DIRECTION: Every line below that contains "bodies" is to be copied.

DATA SEGMENT:
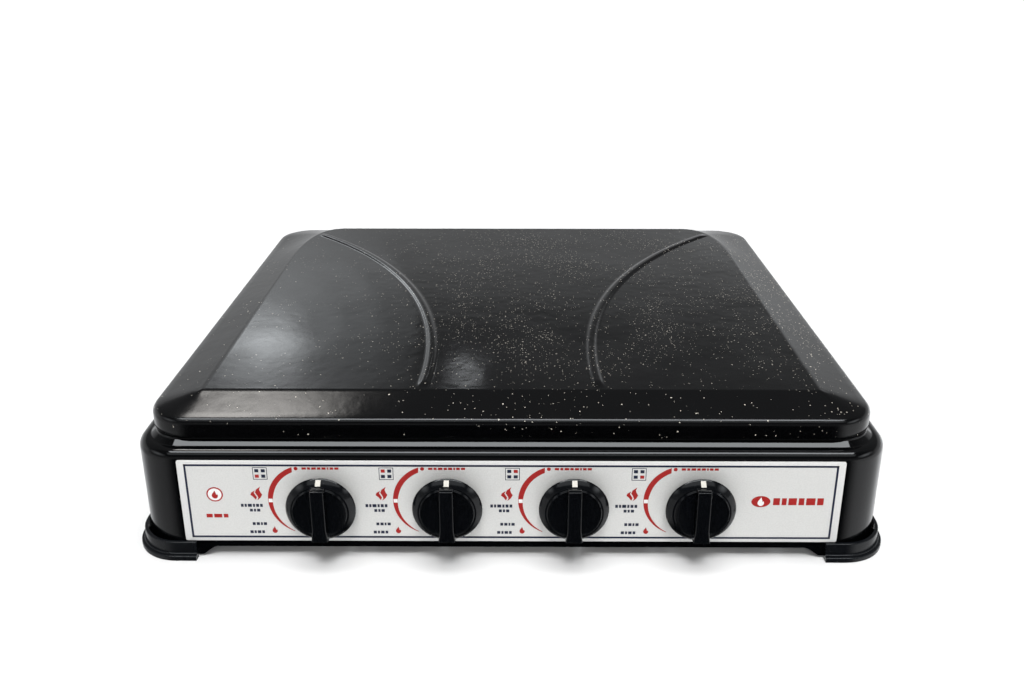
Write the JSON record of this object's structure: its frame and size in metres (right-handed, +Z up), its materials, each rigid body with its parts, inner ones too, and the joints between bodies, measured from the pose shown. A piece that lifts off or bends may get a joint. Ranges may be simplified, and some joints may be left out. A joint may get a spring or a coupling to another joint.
{
  "type": "camping stove",
  "caption": "Table-top gas camping stove: low pressed steel body on corner feet, hinged raised lid over the burners and pan supports, and a front panel with rotary push-in knobs.",
  "frame": {"origin": "on the floor under the middle of the stove, at the bottom centre of its box", "axes": "+Z up, +X to the right as seen by the cook, +Y from the knobs to the hinged rear"},
  "size_m": [0.583, 0.556, 0.1232],
  "materials": {
    "body_enamel": "gloss black vitreous enamel",
    "lid_enamel": "gloss black enamel with fine cream specks",
    "panel_print": "satin light grey printed plate",
    "knob_plastic": "gloss black phenolic plastic",
    "foot_plastic": "satin black plastic",
    "zinc_steel": "zinc-plated steel",
    "brass": "machined brass",
    "alloy": "cast and drawn aluminium",
    "cap_enamel": "satin black enamel",
    "wire_enamel": "black enamelled wire",
    "rubber": "black rubber"
  },
  "bodies": {
    "root": {"body_shell": "body_enamel", "hinge_brackets": "zinc_steel", "hinge_pins": "zinc_steel", "hinge_screws": "zinc_steel", "lid_buffers": "rubber", "control_panel": "panel_print", "tap_body_1": "brass", "tap_body_2": "brass", "tap_body_3": "brass", "tap_body_4": "brass", "tap_bonnets": "brass", "tap_springs": "zinc_steel", "gas_rail": "alloy", "rail_end_plug": "zinc_steel", "rail_brackets": "zinc_steel", "deck_screws": "zinc_steel", "supply_pipe": "alloy", "inlet_connector": "brass", "inlet_locknut": "brass", "feed_pipe_1": "alloy", "feed_pipe_2": "alloy", "feed_pipe_3": "alloy", "feed_pipe_4": "alloy", "pipe_nuts": "brass", "jet_holders": "alloy", "gas_jets": "brass", "burner_cup_1": "alloy", "burner_cup_2": "alloy", "burner_cup_3": "alloy", "burner_cup_4": "alloy", "burner_crown_1": "alloy", "burner_crown_2": "alloy", "burner_crown_3": "alloy", "burner_crown_4": "alloy", "burner_cap_1": "cap_enamel", "burner_cap_2": "cap_enamel", "burner_cap_3": "cap_enamel", "burner_cap_4": "cap_enamel", "pan_support_left": "wire_enamel", "pan_support_right": "wire_enamel", "foot_front_left": "foot_plastic", "foot_front_right": "foot_plastic", "foot_rear_left": "foot_plastic", "foot_rear_right": "foot_plastic", "foot_screws": "zinc_steel"},
    "lid": {"lid_shell": "lid_enamel", "lid_hinge_leaves": "zinc_steel", "leaf_screws": "zinc_steel"},
    "plug_1": {"tap_plug_1": "brass"},
    "knob_1": {"knob_1": "knob_plastic", "tap_spindle_1": "zinc_steel"},
    "plug_2": {"tap_plug_2": "brass"},
    "knob_2": {"knob_2": "knob_plastic", "tap_spindle_2": "zinc_steel"},
    "plug_3": {"tap_plug_3": "brass"},
    "knob_3": {"knob_3": "knob_plastic", "tap_spindle_3": "zinc_steel"},
    "plug_4": {"tap_plug_4": "brass"},
    "knob_4": {"knob_4": "knob_plastic", "tap_spindle_4": "zinc_steel"}
  },
  "joints": [
    {"name": "lid_hinge", "type": "hinge", "parent": "root", "child": "lid", "pos_m": [0, 0.252, 0.101], "axis": [-1, 0, 0], "range_deg": [0, 98]},
    {"name": "tap_turn_1", "type": "hinge", "parent": "root", "child": "plug_1", "pos_m": [-0.14025, -0.26, 0.049], "axis": [0, -1, 0], "range_deg": [0, 150]},
    {"name": "knob_push_1", "type": "slide", "parent": "plug_1", "child": "knob_1", "axis": [0, 1, 0], "range_m": [0, 0.003], "stiffness_N_per_m": 1000, "springref_m": -0.003},
    {"name": "tap_turn_2", "type": "hinge", "parent": "root", "child": "plug_2", "pos_m": [-0.04675, -0.26, 0.049], "axis": [0, -1, 0], "range_deg": [0, 150]},
    {"name": "knob_push_2", "type": "slide", "parent": "plug_2", "child": "knob_2", "axis": [0, 1, 0], "range_m": [0, 0.003], "stiffness_N_per_m": 1000, "springref_m": -0.003},
    {"name": "tap_turn_3", "type": "hinge", "parent": "root", "child": "plug_3", "pos_m": [0.04675, -0.26, 0.049], "axis": [0, -1, 0], "range_deg": [0, 150]},
    {"name": "knob_push_3", "type": "slide", "parent": "plug_3", "child": "knob_3", "axis": [0, 1, 0], "range_m": [0, 0.003], "stiffness_N_per_m": 1000, "springref_m": -0.003},
    {"name": "tap_turn_4", "type": "hinge", "parent": "root", "child": "plug_4", "pos_m": [0.14025, -0.26, 0.049], "axis": [0, -1, 0], "range_deg": [0, 150]},
    {"name": "knob_push_4", "type": "slide", "parent": "plug_4", "child": "knob_4", "axis": [0, 1, 0], "range_m": [0, 0.003], "stiffness_N_per_m": 1000, "springref_m": -0.003}
  ]
}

EXERCISE SOLUTION:
Write the JSON record of this object's structure: its frame and size in metres (right-handed, +Z up), its materials, each rigid body with its parts, inner ones too, and the joints between bodies, measured from the pose shown. A piece that lifts off or bends may get a joint. Ranges may be simplified, and some joints may be left out. A joint may get a spring or a coupling to another joint.
  "bodies": {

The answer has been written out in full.